*Data provided*.
^^^^^^^^
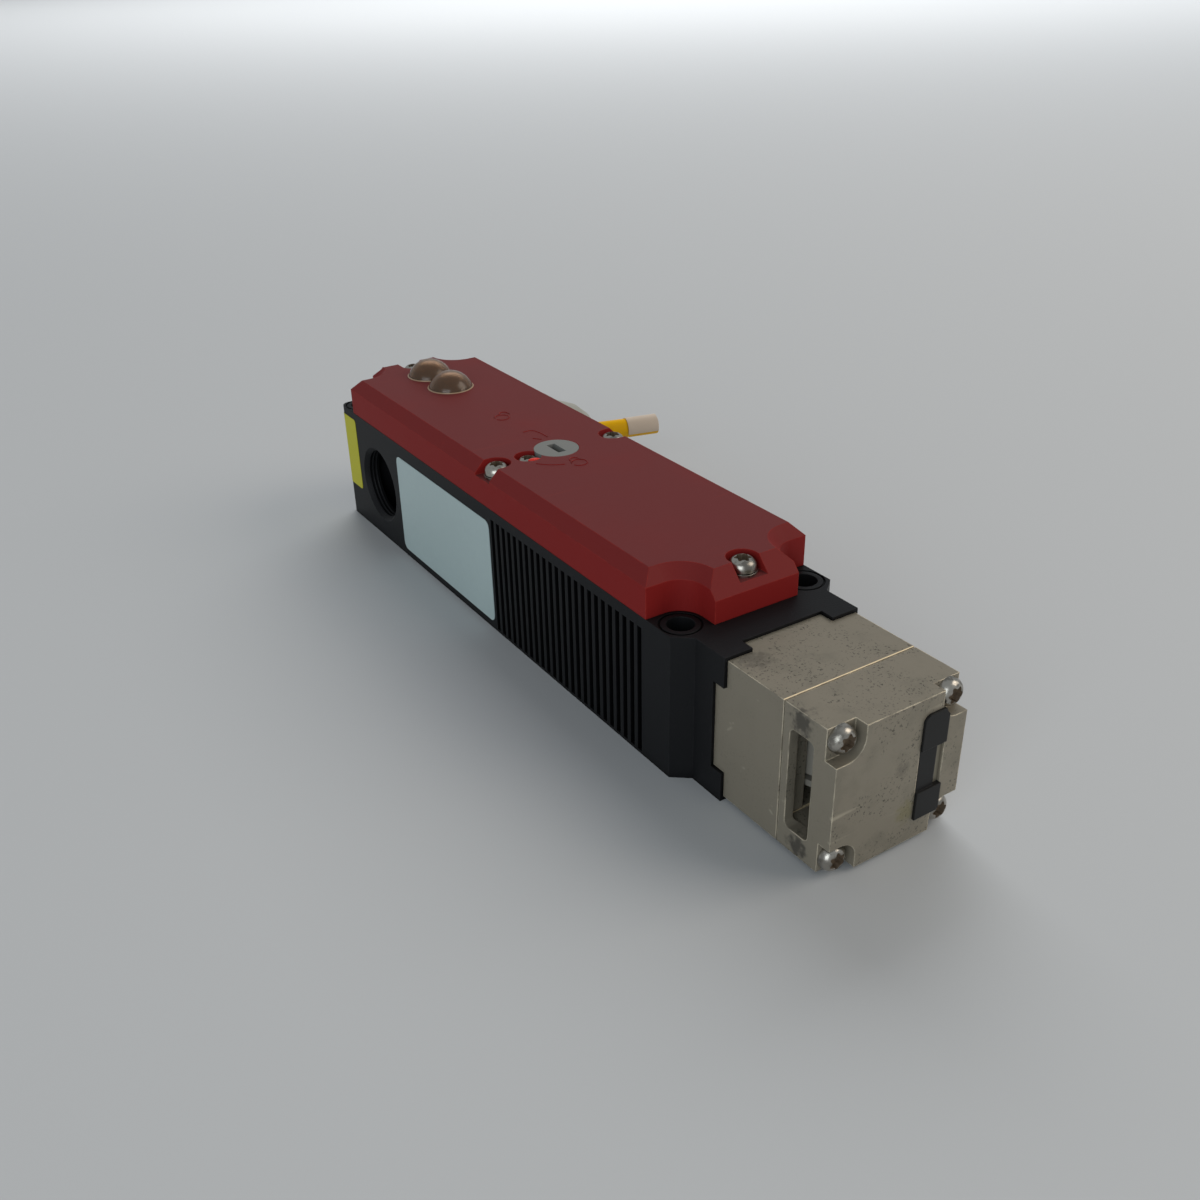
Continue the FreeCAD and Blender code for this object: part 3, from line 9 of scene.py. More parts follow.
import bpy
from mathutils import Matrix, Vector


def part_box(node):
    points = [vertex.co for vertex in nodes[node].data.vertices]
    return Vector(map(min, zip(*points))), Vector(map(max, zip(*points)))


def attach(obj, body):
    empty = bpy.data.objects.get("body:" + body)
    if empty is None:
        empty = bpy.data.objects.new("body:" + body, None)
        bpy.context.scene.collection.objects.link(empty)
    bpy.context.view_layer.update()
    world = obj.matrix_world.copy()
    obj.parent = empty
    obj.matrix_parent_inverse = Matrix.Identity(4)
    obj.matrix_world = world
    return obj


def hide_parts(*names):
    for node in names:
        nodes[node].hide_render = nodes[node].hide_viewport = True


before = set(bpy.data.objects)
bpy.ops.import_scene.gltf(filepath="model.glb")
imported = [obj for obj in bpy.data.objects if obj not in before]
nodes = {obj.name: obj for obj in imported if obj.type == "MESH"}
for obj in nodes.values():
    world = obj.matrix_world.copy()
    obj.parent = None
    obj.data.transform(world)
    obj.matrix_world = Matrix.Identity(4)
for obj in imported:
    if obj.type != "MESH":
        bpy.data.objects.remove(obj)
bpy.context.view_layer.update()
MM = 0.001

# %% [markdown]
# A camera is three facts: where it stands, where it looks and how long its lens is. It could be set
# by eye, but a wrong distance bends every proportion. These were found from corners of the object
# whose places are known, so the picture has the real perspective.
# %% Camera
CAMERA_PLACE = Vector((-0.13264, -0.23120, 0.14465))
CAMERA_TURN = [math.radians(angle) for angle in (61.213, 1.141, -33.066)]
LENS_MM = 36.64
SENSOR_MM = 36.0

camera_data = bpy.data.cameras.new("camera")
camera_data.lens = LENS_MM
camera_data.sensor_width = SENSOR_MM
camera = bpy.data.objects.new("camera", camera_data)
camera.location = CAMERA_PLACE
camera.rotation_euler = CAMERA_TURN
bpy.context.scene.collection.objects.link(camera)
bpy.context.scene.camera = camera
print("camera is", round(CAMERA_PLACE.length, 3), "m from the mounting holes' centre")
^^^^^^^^
*Exercise aim*.
Repeat, with no changes, each line from the one with "obj.data.transform(world)" to the end of the listing, including both ends and nothing else.

*Exercise response*.
    obj.data.transform(world)
    obj.matrix_world = Matrix.Identity(4)
for obj in imported:
    if obj.type != "MESH":
        bpy.data.objects.remove(obj)
bpy.context.view_layer.update()
MM = 0.001

# %% [markdown]
# A camera is three facts: where it stands, where it looks and how long its lens is. It could be set
# by eye, but a wrong distance bends every proportion. These were found from corners of the object
# whose places are known, so the picture has the real perspective.
# %% Camera
CAMERA_PLACE = Vector((-0.13264, -0.23120, 0.14465))
CAMERA_TURN = [math.radians(angle) for angle in (61.213, 1.141, -33.066)]
LENS_MM = 36.64
SENSOR_MM = 36.0

camera_data = bpy.data.cameras.new("camera")
camera_data.lens = LENS_MM
camera_data.sensor_width = SENSOR_MM
camera = bpy.data.objects.new("camera", camera_data)
camera.location = CAMERA_PLACE
camera.rotation_euler = CAMERA_TURN
bpy.context.scene.collection.objects.link(camera)
bpy.context.scene.camera = camera
print("camera is", round(CAMERA_PLACE.length, 3), "m from the mounting holes' centre")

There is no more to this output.